Booster shots to be given after three months
Korea reduced the interval between vaccination and booster shots to three months for adults on Friday.
“A swift inoculation of vaccines is the government’s top priority,” Prime Minister Kim Boo-kyum said during a virus response meeting on Friday.
“Based on the opinions of experts," Kim said, "the government decided to reduce the vaccine interval so that anyone aged 18 or older can get a third shot three months after their primary vaccination.”
Authorities had already cut the interval to five months from the original six months for people between the ages of 18 to 59, and four months for people in their 60s or older. For all adults over the age of 17, the interval is now shortened to three months.
Reservations can be made starting Monday on the website (ncvr.kdca.go.kr), while inoculations will start from Wednesday.
Despite the interval being cut to three months, the expiration date for vaccine passes will be kept at six months.
“In order to give sufficient time to get a third dose for double-vaccinated people […] we won’t shorten the validity from 180 days,” said Lee Ki-il, first control officer for the Central Disaster and Safety Countermeasure Headquarters, during Friday’s briefing.
Two-dose vaccinations (or one dose for the Janssen vaccine) are currently valid for six months after the final jab, while the government is discussing the validity period for booster shots.
“We are [gathering] experts’ opinions on the assumption that a third inoculation will have a much stronger vaccine effectiveness,” Park Hyang, head of the Central Disaster Management Headquarters of the Ministry of Health and Welfare, told a briefing.
The decision came as Korea grapples with the worst wave of pandemic yet.

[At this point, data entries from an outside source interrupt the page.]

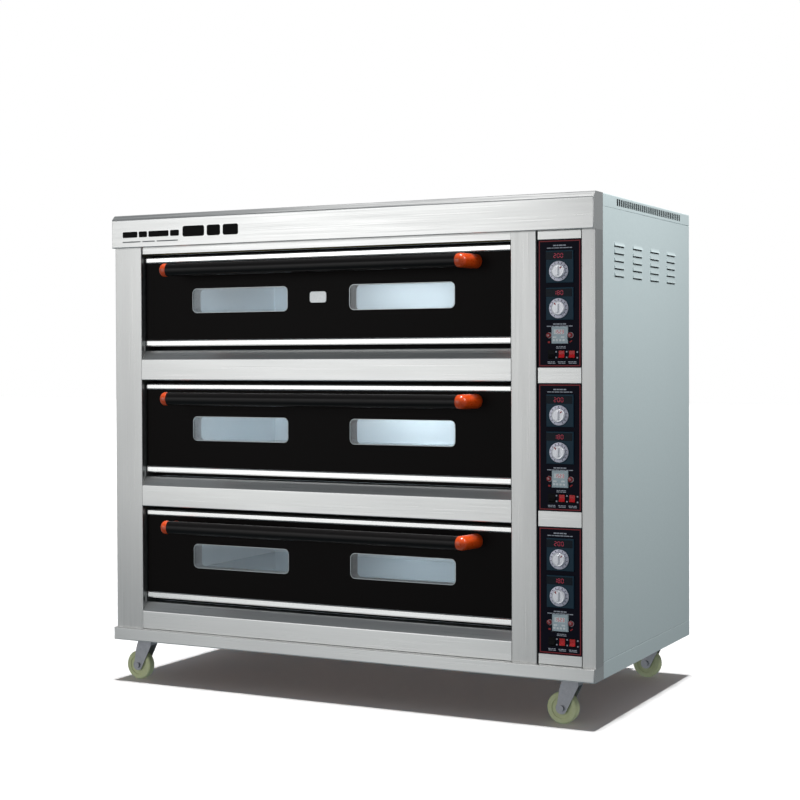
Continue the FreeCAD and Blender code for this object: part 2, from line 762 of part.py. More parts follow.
def make_terminal_box():
    """Mains terminal box on the back, with a gland under it closed by its blanking plug."""
    x, z = 560.0, 300.0
    case_depth = 30.0
    wall = 3.0
    case = box(x - 70, x + 70, back, back + case_depth, z, z + 110)
    hollow = box(x - 67, x + 67, back, back + case_depth - wall, z + wall, z + 107)
    gland = rod((x, back + case_depth / 2, z - 22), (x, back + case_depth / 2, z), 13)
    block = box(x - 45, x + 45, back, back + 18, z + 40, z + 66)
    save("terminal_box", [joined([case.cut(hollow), gland]), block])


os.makedirs("parts", exist_ok=True)
make_base()
make_castors()
save("left_side_panel", [side_panel(-1)])
save("right_side_panel", [side_panel(1)])
make_top_cover()
make_back_panel()
make_hood()
make_pillars()
make_sills()
make_chambers()
make_heaters()
make_insulation()
for deck_index in range(len(decks)):
    make_door(deck_index)
make_controls()
make_terminal_box()
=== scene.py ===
import bpy
import math
from mathutils import Matrix, Vector


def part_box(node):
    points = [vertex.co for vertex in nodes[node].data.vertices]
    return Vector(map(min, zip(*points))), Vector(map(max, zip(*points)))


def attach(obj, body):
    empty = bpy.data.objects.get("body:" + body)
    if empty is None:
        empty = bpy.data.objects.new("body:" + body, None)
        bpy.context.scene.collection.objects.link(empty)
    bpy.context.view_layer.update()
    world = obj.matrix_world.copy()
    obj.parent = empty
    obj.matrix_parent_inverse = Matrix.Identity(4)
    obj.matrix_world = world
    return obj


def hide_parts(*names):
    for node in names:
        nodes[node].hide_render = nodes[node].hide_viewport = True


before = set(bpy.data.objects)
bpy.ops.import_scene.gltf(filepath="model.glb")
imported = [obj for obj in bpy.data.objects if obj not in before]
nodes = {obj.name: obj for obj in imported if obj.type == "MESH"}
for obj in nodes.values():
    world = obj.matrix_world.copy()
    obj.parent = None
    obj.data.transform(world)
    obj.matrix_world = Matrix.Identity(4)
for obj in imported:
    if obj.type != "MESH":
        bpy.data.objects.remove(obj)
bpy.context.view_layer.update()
mm = 0.001
decks = ["bottom", "middle", "top"]
print("frame loaded,", len(nodes), "CAD nodes")


def boxMm(node):
    low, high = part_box(node)
    return low / mm, high / mm


# places that several pieces share, read from the CAD nodes
coverLow, coverHigh = boxMm("top_cover")
hoodLow, hoodHigh = boxMm("hood")
baseLow, baseHigh = boxMm("base_fascia")
frontY = boxMm("front_pillars")[0].y
doorPanels = {deck: boxMm("door_panel_" + deck) for deck in decks}
deckShift = {deck: doorPanels[deck][0].z - doorPanels["top"][0].z for deck in decks}
plateLow, plateHigh = boxMm("control_panels")
trim = {"topHeight": 17.5, "bottomHeight": 19.5, "sideGap": 2.0}


# modelling helpers; all sizes handed to them are in mm

def deselectAll():
    if bpy.context.object and bpy.context.object.mode != "OBJECT":
        bpy.ops.object.mode_set(mode="OBJECT")
    bpy.ops.object.select_all(action="DESELECT")


def makeActive(piece):
    deselectAll()
    piece.select_set(True)
    bpy.context.view_layer.objects.active = piece


def settle(piece):          # place, turn and scale go into the mesh
    makeActive(piece)
    bpy.ops.object.transform_apply(location=True, rotation=True, scale=True)
    return piece


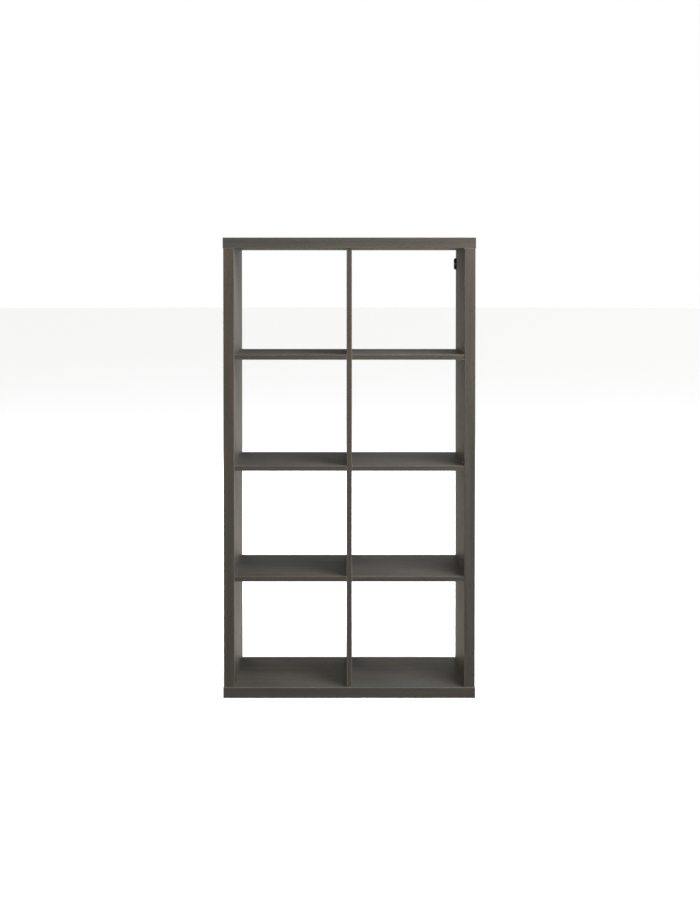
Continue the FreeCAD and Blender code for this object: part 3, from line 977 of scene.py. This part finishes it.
@dataclass(frozen=True)
class SolidBoard:
    """Foiled board with banded front and rear edges: the divider or one shelf."""

    name: str
    run: Run
    seed: float

    def dress(self) -> None:
        """Foils the board and its bands as one piece of figure."""
        faces = [f"{self.name}_board", f"{self.name}_edge_bands"]
        foil = FOIL.material(self.name, self.run, Block.around(*faces), self.seed)
        for face in faces:
            dress(face, foil)
        LOG.info("%s: foiled, grain %s", self.name, self.run.name)


@dataclass(frozen=True)
class Carcass:
    """The four hollow panels, the divider and the six shelves."""

    levels: tuple[str, ...] = ("lower", "middle", "upper")
    columns: tuple[str, ...] = ("left", "right")
    seed_step: float = 3.7

    def panels(self) -> list[HollowPanel]:
        """Lists the hollow panels.

        Returns:
            The panels, each with a figure of its own.
        """
        step = self.seed_step
        level = ("upper", "lower")
        upright = ("outer", "inner")
        return [
            HollowPanel("top_panel", level, "middle_rail", Run.ALONG_X, True, 1 * step),
            HollowPanel("bottom_panel", level, "middle_rail", Run.ALONG_X, True, 2 * step),
            HollowPanel("left_side", upright, "shelf_rails", Run.ALONG_Z, False, 3 * step),
            HollowPanel("right_side", upright, "shelf_rails", Run.ALONG_Z, False, 4 * step),
        ]

    def boards(self) -> list[SolidBoard]:
        """Lists the divider and the shelves.

        Returns:
            The boards, each with a figure of its own.
        """
        made = [SolidBoard("centre_divider", Run.ALONG_Z, 5 * self.seed_step)]
        for row, level in enumerate(self.levels):
            for side, column in enumerate(self.columns):
                seed = (6 + 2 * row + side) * self.seed_step
                made.append(SolidBoard(f"{level}_{column}_shelf", Run.ALONG_X, seed))
        return made

    def dress(self) -> None:
        """Finishes every panel and board."""
        for part in (*self.panels(), *self.boards()):
            part.dress()


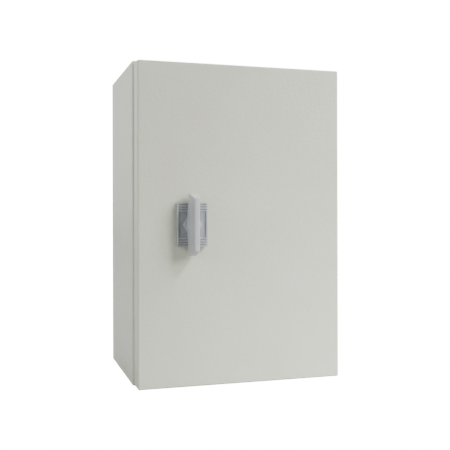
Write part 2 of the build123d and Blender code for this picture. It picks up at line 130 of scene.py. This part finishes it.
area_light("key_light", (1.0, -1.2, 0.6), (0, -0.15, 0), (0.6, 0.6), 23.5, "#FFFDF6")
area_light("left_light", (-1.5, -0.95, 0.6), (0, -0.15, 0), (0.9, 0.7), 16.5, "#FFFDF6")
area_light("side_light", (-1.5, 0.9, 0.8), (0, -0.05, 0.05), (0.9, 0.9), 8, "#EFEDFF")
area_light("top_light", (0.65, -0.25, 1.05), (0.1, -0.1, 0.1), (0.8, 0.8), 26, "#FFFFFF")
area_light("back_light", (0.5, 1.3, 0.9), (0, -0.1, 0.1), (1.2, 0.6), 60, "#FFFFFF")

SPOT_POWER, SPOT_CONE, SPOT_SOFT = 270, radians(20), 0.2
spot = bpy.data.lights.new("low_spot", "SPOT")
spot.energy, spot.color = SPOT_POWER, linear("#FFFFFF")[:3]
spot.spot_size, spot.spot_blend, spot.shadow_soft_size = SPOT_CONE, 1.0, SPOT_SOFT
lamp = bpy.data.objects.new("low_spot", spot)
bpy.context.scene.collection.objects.link(lamp)
aim_at(lamp, (0.7, -1.1, 0.9), (0.06, -0.15, -0.33))

ROOM_LEVEL, BACKDROP_LEVEL, PAPER_LEVEL = 0.06, 1.65, 17.0
GLOW_START, GLOW_FULL = -0.1, 0.6      # share of the view direction that points away from the viewer
PAPER_SIZE = 40.0
world = bpy.data.worlds.new("studio")
world.use_nodes = True
tree = world.node_tree
way = add_node(tree, "SeparateXYZ", Vector=add_node(tree, "TexCoord").outputs["Generated"])
glow = add_node(
    tree, "MapRange", Value=way.outputs["Y"], From_Min=GLOW_START, From_Max=GLOW_FULL,
    To_Min=ROOM_LEVEL, To_Max=BACKDROP_LEVEL,
)
ray = add_node(tree, "LightPath")
level = add_node(
    tree, "MapRange", Value=ray.outputs["Is Camera Ray"], To_Min=glow.outputs["Result"], To_Max=PAPER_LEVEL
)
tree.links.new(level.outputs["Result"], tree.nodes["Background"].inputs["Strength"])
tree.nodes["Background"].inputs["Color"].default_value = linear("#FFFFFF")
bpy.context.scene.world = world

bpy.ops.mesh.primitive_plane_add(size=PAPER_SIZE, location=(0, 0, cad_box[0][2]))
floor = bpy.context.object
floor.name = "paper_floor"
paper, tree, shader = new_finish("white_paper", "#80807E", 0.95)
ray = add_node(tree, "LightPath")
level = add_node(tree, "MapRange", Value=ray.outputs["Is Camera Ray"], To_Min=0.0, To_Max=PAPER_LEVEL)
shader.inputs["Emission Color"].default_value = linear("#FFFFFF")
tree.links.new(level.outputs["Result"], shader.inputs["Emission Strength"])
floor.data.materials.append(paper)
bpy.ops.object.select_all(action="DESELECT")


# Body and door: folded and welded sheet steel, 1.2 mm, in an oven-cured polyester powder coat.
# Light grey, half matt, with the faint orange peel of sprayed powder and a slight cloudiness.
PEEL_SIZE, CLOUD_SIZE, PEEL_DEPTH = 2.6 * MM, 45 * MM, 0.22 * MM
PEEL_SHARE = 0.35        # of the colour; the rest follows the clouds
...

The country's daily new Covid-19 infections exceeding 7,000 for the third straight day Friday, and cases of the more transmissible Omicron variant cases now total 63.
The Korea Disease Control and Prevention Agency (KDCA) said the country reported 7,022 new Covid-19 cases on Friday, of which all but 39 were locally transmitted. The country’s total virus caseload surpassed 500,000, coming to 503,606.
Fifty-three more people died of the virus, bringing the death toll to 4,130.
With the spread showing no signs of letup, the government warned that “extraordinary measures” could be implemented next week including a limit on social gatherings and operating hours of businesses.
“If it is deemed difficult to reverse the crisis situation our community is facing, the government will have no choice but to decide on extraordinary public health measures, including intensive distancing rules,” the prime minister said.
Citing rules prohibiting social gatherings of more than four people and 9 p.m. business curfews applied during the third wave of pandemic last winter, first control officer Lee hinted at similar distancing rules.
Lee, however, added, “We will make our utmost efforts to try to quell the virus spread and not have a lockdown.”